Strip hotel openings, once annual affairs of one-upmanship, are especially worthy of celebration today because they’re so rare. This weekend’s opening of the SLS Las Vegas should resonate with anyone in Southern Nevada who remembers the good old days, who fought through the Great Recession, who believed that with hard work and vision, eventually, things could get better.

SLS operator Sam Nazarian, the 39-year-old CEO of Los Angeles-based SBE Entertainment, led the purchase of the nearly 60-year-old Sahara before Las Vegas went bust, then held on for dear life to reinvent it, rather than raze it. When the property closed in 2011, there was no shortage of people who believed it would never reopen.
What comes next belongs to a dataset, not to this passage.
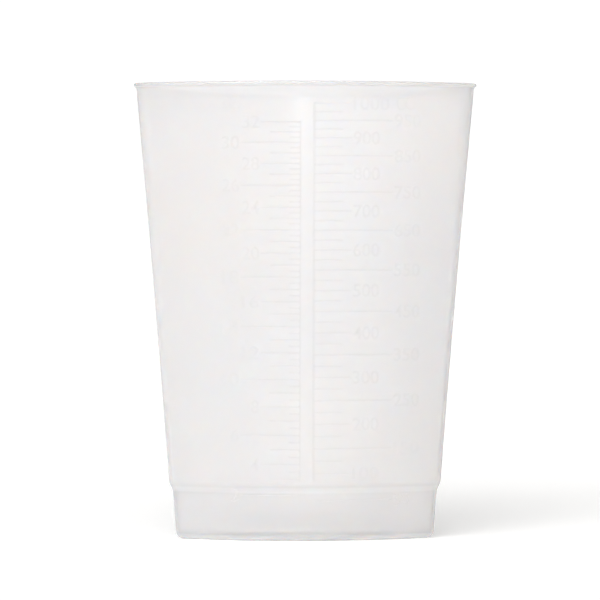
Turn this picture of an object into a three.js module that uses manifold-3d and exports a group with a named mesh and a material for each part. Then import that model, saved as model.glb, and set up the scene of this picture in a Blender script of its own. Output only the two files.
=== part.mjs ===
// Three-cornered measuring beaker for 1000 cc, moulded in one piece in translucent polypropylene.
// Millimetres, +Z up. The origin is the middle of the bounding box's bottom face, the scales face -Y
// and one pouring corner points to +Y.
//
// Every horizontal section is a rounded Reuleaux triangle, a curve of constant width. Its three corner
// centres are a span apart. Each corner is an arc about its own centre, and each bulging side is an arc
// about the centre of the corner opposite, so the six arcs of 60 degrees meet smoothly.

import * as THREE from 'three';
import { mergeVertices } from 'three/addons/utils/BufferGeometryUtils.js';
import Module from 'manifold-3d';

// Heights
const HEIGHT = 154.6;
const LIP_HEIGHT = 1.4;
const SHOULDER_BOTTOM = 16.6;
const SHOULDER_TOP = 19.2;
const FLOOR_TOP = 3;
const EDGE_ROUND = 2.5;
const INNER_ROUND = 1.6;

// Widths of the outside. The body's draft grows a little towards the mouth.
const FOOT_WIDTH = 87.6;
const BODY_WIDTH = 92.5;
const DRAFT = 0.15;
const FLARE = 0.000108;
const LIP_REACH = 0.75;

// Corner arcs of the outside, at the bottom and at the mouth
const FOOT_CORNER = 3;
const MOUTH_CORNER = 9;

// Wall thickness of the foot and of the body. It changes across the shoulder.
const FOOT_WALL = 2;
const BODY_WALL = 1.4;

// The raised round middle of the floor keeps the gate mark off the table.
const PLATEAU_RADIUS = 27.6;
const PLATEAU_RISE = 2.2;
const PLATEAU_SLOPE = 3;

// Scales on the front side. A reach is the distance from the side's middle line to a tick's far end.
const RIB = 0.6;
const RIB_GAP = 0.1;
const TICK_PROUD = 0.3;
const LINE_PROUD = 0.35;
const CC_LINE = 2.2;
const CC_REACH = { quarter: 11.9, hundred: 14.9, fifty: 28.8 };
const OZ_LINE = -2.3;
const OZ_REACH = { half: -6, odd: -12.5, fourth: -15.5, second: -22.2 };
const CC_VOLUME = 1000;
const OZ_VOLUME = 29573.5;
const LINE_START = 19.8;

const SEGMENTS = 48;
const BODY_ROWS = 6;
const EDGE_ROWS = 4;
const FACET = 7;
const COLOUR = { wall: 0xeceff1, lip: 0xe4e8ea, floor: 0xe6e9ea, rib: 0xdde2e5 };

const LIP_BOTTOM = HEIGHT - LIP_HEIGHT;
const FLOOR_EDGE = FLOOR_TOP + INNER_ROUND;

// The outside width at a height: the foot, then the sloping shoulder, then the flared body
function width(z) {
  const footTop = FOOT_WIDTH + DRAFT * SHOULDER_BOTTOM;
  if (z <= SHOULDER_BOTTOM) {
    return FOOT_WIDTH + DRAFT * z;
  }
  if (z < SHOULDER_TOP) {
    return THREE.MathUtils.mapLinear(z, SHOULDER_BOTTOM, SHOULDER_TOP, footTop, BODY_WIDTH);
  }
  const rise = z - SHOULDER_TOP;
  return BODY_WIDTH + DRAFT * rise + FLARE * rise * rise;
}

function cornerRadius(z) {
  return THREE.MathUtils.mapLinear(z, 0, HEIGHT, FOOT_CORNER, MOUTH_CORNER);
}

function wall(z) {
  const height = THREE.MathUtils.clamp(z, SHOULDER_BOTTOM, SHOULDER_TOP);
  return THREE.MathUtils.mapLinear(height, SHOULDER_BOTTOM, SHOULDER_TOP, FOOT_WALL, BODY_WALL);
}

// The distance between two corner centres
function span(z) {
  return width(z) - 2 * cornerRadius(z);
}

// The section at a height, offset outwards from the outside face. The normal turns evenly round it.
function outline(z, offset) {
  const apex = span(z) / Math.sqrt(3);
  const points = [];
  for (let i = 0; i < SEGMENTS; i += 1) {
    const turn = (i / SEGMENTS) * 360;
    const sixth = Math.floor((turn + 30) / 60);
    const onSide = sixth % 2 === 1;
    const centre = THREE.MathUtils.degToRad(90 + sixth * 60 + (onSide ? 180 : 0));
    const radius = cornerRadius(z) + (onSide ? span(z) : 0) + offset;
    const normal = THREE.MathUtils.degToRad(90 + turn);
    points.push(new THREE.Vector3(
      apex * Math.cos(centre) + radius * Math.cos(normal),
      apex * Math.sin(centre) + radius * Math.sin(normal),
      z,
    ));
  }
  return points;
}

// A round ring with as many points as an outline. A radius of 0 gives a point on the axis.
function circle(z, radius) {
  const points = [];
  for (let i = 0; i < SEGMENTS; i += 1) {
    const angle = Math.PI / 2 + (i / SEGMENTS) * 2 * Math.PI;
    points.push(new THREE.Vector3(radius * Math.cos(angle), radius * Math.sin(angle), z));
  }
  return points;
}

// A geometry with only positions, its shared vertices merged
function welded(geometry) {
  geometry.deleteAttribute('normal');
  geometry.deleteAttribute('uv');
  const merged = mergeVertices(geometry, 1e-4);
  merged.computeVertexNormals();
  return merged;
}

// One closed body through a list of rings, which ends where it starts or runs from axis to axis.
// A LatheGeometry gives the grid of faces, and its vertices then move onto the rings.
function loft(rings) {
  const profile = rings.map((ring, row) => new THREE.Vector2(1, -row));
  const geometry = new THREE.LatheGeometry(profile, SEGMENTS);
  const position = geometry.attributes.position;
  for (let segment = 0; segment <= SEGMENTS; segment += 1) {
    rings.forEach((ring, row) => {
      const point = ring[segment % SEGMENTS];
      position.setXYZ(segment * rings.length + row, point.x, point.y, point.z);
    });
  }
  return welded(geometry);
}

// A band of wall between two heights: up the outside and down the inside
function wallBand(bottom, top, rows) {
  const heights = Array.from({ length: rows + 1 }, (_, i) => bottom + ((top - bottom) * i) / rows);
  const outside = heights.map((z) => outline(z, 0));
  const inside = heights.map((z) => outline(z, -wall(z))).reverse();
  return loft([...outside, ...inside, outside[0]]);
}

// The lip: a bead on the outside with a rounded edge and a flat top
function lipRing() {
  const round = LIP_HEIGHT / 2;
  const bead = [];
  for (let i = 0; i <= EDGE_ROWS; i += 1) {
    const angle = THREE.MathUtils.mapLinear(i, 0, EDGE_ROWS, -90, 90);
    const lean = Math.cos(THREE.MathUtils.degToRad(angle));
    const lift = Math.sin(THREE.MathUtils.degToRad(angle));
    bead.push(outline(LIP_BOTTOM + round + round * lift, LIP_REACH * lean));
  }
  const inside = [outline(HEIGHT, -BODY_WALL), outline(LIP_BOTTOM, -BODY_WALL)];
  return loft([...bead, ...inside, bead[0]]);
}

// The floor: flat where it stands, its outer edge rounded up to the foot, its middle raised
function floorPlate() {
  const foot = PLATEAU_RADIUS + PLATEAU_SLOPE;
  const outside = [];
  const inside = [];
  for (let i = 0; i <= EDGE_ROWS; i += 1) {
    const angle = THREE.MathUtils.mapLinear(i, 0, EDGE_ROWS, 0, Math.PI / 2);
    const sink = 1 - Math.sin(angle);
    const lift = 1 - Math.cos(angle);
    outside.push(outline(EDGE_ROUND * lift, -EDGE_ROUND * sink));
    inside.unshift(outline(FLOOR_TOP + INNER_ROUND * lift, -FOOT_WALL - INNER_ROUND * sink));
  }
  const underside = [circle(PLATEAU_RISE, 0), circle(PLATEAU_RISE, PLATEAU_RADIUS), circle(0, foot)];
  const plateau = [circle(FLOOR_TOP, foot), circle(FLOOR_TOP + PLATEAU_RISE, PLATEAU_RADIUS)];
  const middle = circle(FLOOR_TOP + PLATEAU_RISE, 0);
  return loft([...underside, ...outside, outline(FLOOR_EDGE, 0), ...inside, ...plateau, middle]);
}

// The area inside the wall: the Reuleaux triangle of the corner centres, grown by the inner corner arc
function innerArea(z) {
  const side = span(z);
  const corner = cornerRadius(z) - wall(z);
  const triangle = ((Math.PI - Math.sqrt(3)) / 2) * side * side;
  return triangle + Math.PI * side * corner + Math.PI * corner * corner;
}

// The height of the liquid when the beaker holds a volume in cubic millimetres
function fillHeight(volume) {
  const step = 0.02;
  const foot = PLATEAU_RADIUS + PLATEAU_SLOPE;
  const cone = foot * foot + foot * PLATEAU_RADIUS + PLATEAU_RADIUS * PLATEAU_RADIUS;
  let filled = (-Math.PI * PLATEAU_RISE * cone) / 3;
  let z = FLOOR_TOP;
  while (filled < volume) {
    filled += innerArea(z) * step;
    z += step;
  }
  return z;
}

// A thin bar on the front side, between two distances along it and two heights, bent to the wall.
// A small gap parts it from the wall behind.
function bar(left, right, bottom, top, proud) {
  const columns = Math.ceil((right - left) / FACET);
  const rows = Math.ceil((top - bottom) / (FACET * 3));
  const box = new THREE.BoxGeometry(right - left, 1, top - bottom, columns, 1, rows);
  const position = box.attributes.position;
  for (let i = 0; i < position.count; i += 1) {
    const x = position.getX(i) + (left + right) / 2;
    const z = position.getZ(i) + (bottom + top) / 2;
    const radius = span(z) + cornerRadius(z);
    const face = span(z) / Math.sqrt(3) - Math.sqrt(radius * radius - x * x);
    const stand = position.getY(i) > 0 ? RIB_GAP : proud;
    position.setXYZ(i, x, face - stand, z);
  }
  return welded(box);
}

// A tick from a scale's upright line to its reach, centred on the height of its volume
function tick(line, reach, volume) {
  const z = fillHeight(volume);
  return bar(Math.min(line, reach), Math.max(line, reach), z - RIB / 2, z + RIB / 2, TICK_PROUD);
}

const wasm = await Module();
wasm.setup();

function solid(geometry) {
  return new wasm.Manifold(new wasm.Mesh({
    numProp: 3,
    vertProperties: geometry.attributes.position.array,
    triVerts: new Uint32Array(geometry.index.array),
  }));
}

// Bars joined into one body
function joined(bars) {
  const body = bars.map(solid).reduce((whole, next) => whole.add(next));
  const mesh = body.getMesh();
  const geometry = new THREE.BufferGeometry();
  geometry.setAttribute('position', new THREE.BufferAttribute(mesh.vertProperties, 3));
  geometry.setIndex(new THREE.BufferAttribute(mesh.triVerts, 1));
  geometry.computeVertexNormals();
  return geometry;
}

// The right-hand scale: a tick each 25 cc, longer each 100 and longest at the odd fifties
function ccScale() {
  const top = fillHeight(1000 * CC_VOLUME);
  const bars = [bar(CC_LINE - RIB / 2, CC_LINE + RIB / 2, LINE_START, top + RIB / 2, LINE_PROUD)];
  for (let cc = 100; cc <= 1000; cc += 25) {
    const kinds = [['hundred', 100], ['fifty', 50], ['quarter', 25]];
    const kind = kinds.find(([, every]) => cc % every === 0)[0];
    bars.push(tick(CC_LINE, CC_REACH[kind], cc * CC_VOLUME));
  }
  return joined(bars);
}

// The left-hand scale: a tick each half fluid ounce, longer at whole, fourth and second ounces
function ozScale() {
  const top = fillHeight(32 * OZ_VOLUME);
  const bars = [bar(OZ_LINE - RIB / 2, OZ_LINE + RIB / 2, LINE_START, top + RIB / 2, LINE_PROUD)];
  for (let oz = 3; oz <= 32; oz += 0.5) {
    const kinds = [['fourth', 4], ['second', 2], ['odd', 1], ['half', 0.5]];
    const kind = kinds.find(([, every]) => oz % every === 0)[0];
    bars.push(tick(OZ_LINE, OZ_REACH[kind], oz * OZ_VOLUME));
  }
  return joined(bars);
}

const beaker = new THREE.Group();

function add(name, geometry, colour) {
  const material = new THREE.MeshStandardMaterial({ color: colour, roughness: 0.4, metalness: 0 });
  const mesh = new THREE.Mesh(geometry, material);
  mesh.name = name;
  beaker.add(mesh);
}

add('floor_plate', floorPlate(), COLOUR.floor);
add('foot_wall', wallBand(FLOOR_EDGE, SHOULDER_BOTTOM, 1), COLOUR.wall);
add('nesting_shoulder', wallBand(SHOULDER_BOTTOM, SHOULDER_TOP, 1), COLOUR.wall);
add('body_wall', wallBand(SHOULDER_TOP, LIP_BOTTOM, BODY_ROWS), COLOUR.wall);
add('rim_lip', lipRing(), COLOUR.lip);
add('cc_scale_ribs', ccScale(), COLOUR.rib);
add('cc_50_rib', tick(CC_LINE, CC_REACH.fifty, 50 * CC_VOLUME), COLOUR.rib);
add('oz_scale_ribs', ozScale(), COLOUR.rib);
add('oz_2_rib', tick(OZ_LINE, OZ_REACH.second, 2 * OZ_VOLUME), COLOUR.rib);

// The three-fold axis isn't the middle of the bounding box, so the whole beaker moves along Y.
const lipMiddle = HEIGHT - LIP_HEIGHT / 2;
beaker.position.y = (-span(lipMiddle) * (2 / Math.sqrt(3) - 1)) / 2;

export default beaker;
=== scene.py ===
import math

import bpy
import numpy as np
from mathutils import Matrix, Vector


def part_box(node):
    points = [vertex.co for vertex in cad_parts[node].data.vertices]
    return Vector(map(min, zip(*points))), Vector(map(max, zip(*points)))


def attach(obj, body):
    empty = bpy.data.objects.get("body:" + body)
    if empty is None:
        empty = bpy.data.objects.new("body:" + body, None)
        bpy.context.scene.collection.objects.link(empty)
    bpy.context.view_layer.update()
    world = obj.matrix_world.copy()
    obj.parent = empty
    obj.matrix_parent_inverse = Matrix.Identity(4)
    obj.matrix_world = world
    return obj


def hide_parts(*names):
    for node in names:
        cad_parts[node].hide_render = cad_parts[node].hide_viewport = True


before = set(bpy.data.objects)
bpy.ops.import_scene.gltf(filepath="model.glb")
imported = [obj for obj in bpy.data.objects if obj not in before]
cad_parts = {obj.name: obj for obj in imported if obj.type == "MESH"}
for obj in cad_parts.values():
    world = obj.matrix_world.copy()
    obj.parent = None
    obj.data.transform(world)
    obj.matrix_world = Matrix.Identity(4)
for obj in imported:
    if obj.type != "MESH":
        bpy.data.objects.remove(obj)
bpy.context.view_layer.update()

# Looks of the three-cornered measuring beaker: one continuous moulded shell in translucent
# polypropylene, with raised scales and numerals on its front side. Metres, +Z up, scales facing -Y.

MM = 0.001

# ---------------------------------------------------------------- sizes taken from the frame

FLOOR_LOW, FLOOR_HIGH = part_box("floor_plate")
FOOT_LOW, FOOT_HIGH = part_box("foot_wall")
SHOULDER_LOW, SHOULDER_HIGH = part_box("nesting_shoulder")
BODY_LOW, BODY_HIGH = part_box("body_wall")
LIP_LOW, LIP_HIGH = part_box("rim_lip")
CC_LOW, CC_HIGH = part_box("cc_scale_ribs")
CC_50_LOW, CC_50_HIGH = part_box("cc_50_rib")
OZ_LOW, OZ_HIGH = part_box("oz_scale_ribs")

HEIGHT = LIP_HIGH.z
LIP_BOTTOM = LIP_LOW.z
SHOULDER_BOTTOM = SHOULDER_LOW.z
SHOULDER_TOP = SHOULDER_HIGH.z
PLATEAU_RISE = 2.2 * MM
FLOOR_TOP = FLOOR_HIGH.z - PLATEAU_RISE
INNER_ROUND = FOOT_LOW.z - FLOOR_TOP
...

“A lot of people counted out Las Vegas as a city,” Mr. Nazarian told the Review-Journal’s Howard Stutz. “A lot of people counted us out.”

Among them: Terry Fancher, the CEO of Stockbridge Real Estate Holdings. During this month’s gaming license hearing in Carson City for SLS, Mr. Fancher said his fund expected to lose its sizable investment in the property. “It’s a miracle we’re here today. We could have lost this project so many times.”
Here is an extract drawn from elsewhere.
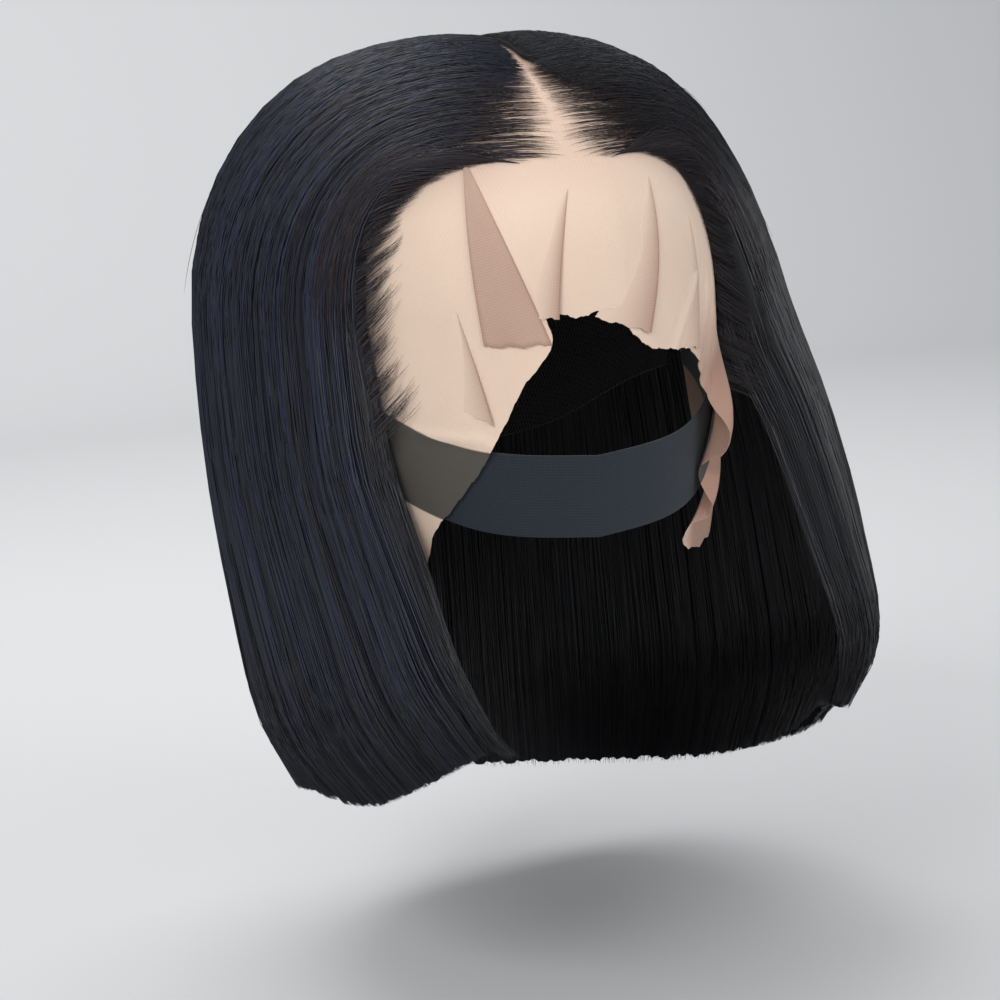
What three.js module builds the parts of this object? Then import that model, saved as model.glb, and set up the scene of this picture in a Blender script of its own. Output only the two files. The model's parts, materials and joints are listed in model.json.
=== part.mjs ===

Instead, late Friday night, the finished product was formally unveiled: a $415 million renovation that created a 1,620-room hotel with nine restaurants, three nightlife venues and plenty of hat tips to the property it replaced. Tributes to the old Sahara, which hosted a who’s who of Las Vegas entertainment legends, can be found on SLS carpets and in the building structure that was saved.

“We kept the integrity of the location, but we created new energy,” Mr. Nazarian said.

It would be hard to imagine the Strip without the Sahara — a road with the same name runs past it.

SLS Las Vegas is the biggest new hotel to open in the valley since the Cosmopolitan was finished in 2010. The project’s completion means 3,400 people have jobs — and that everyone who said Las Vegas would dig out from rock bottom has been validated.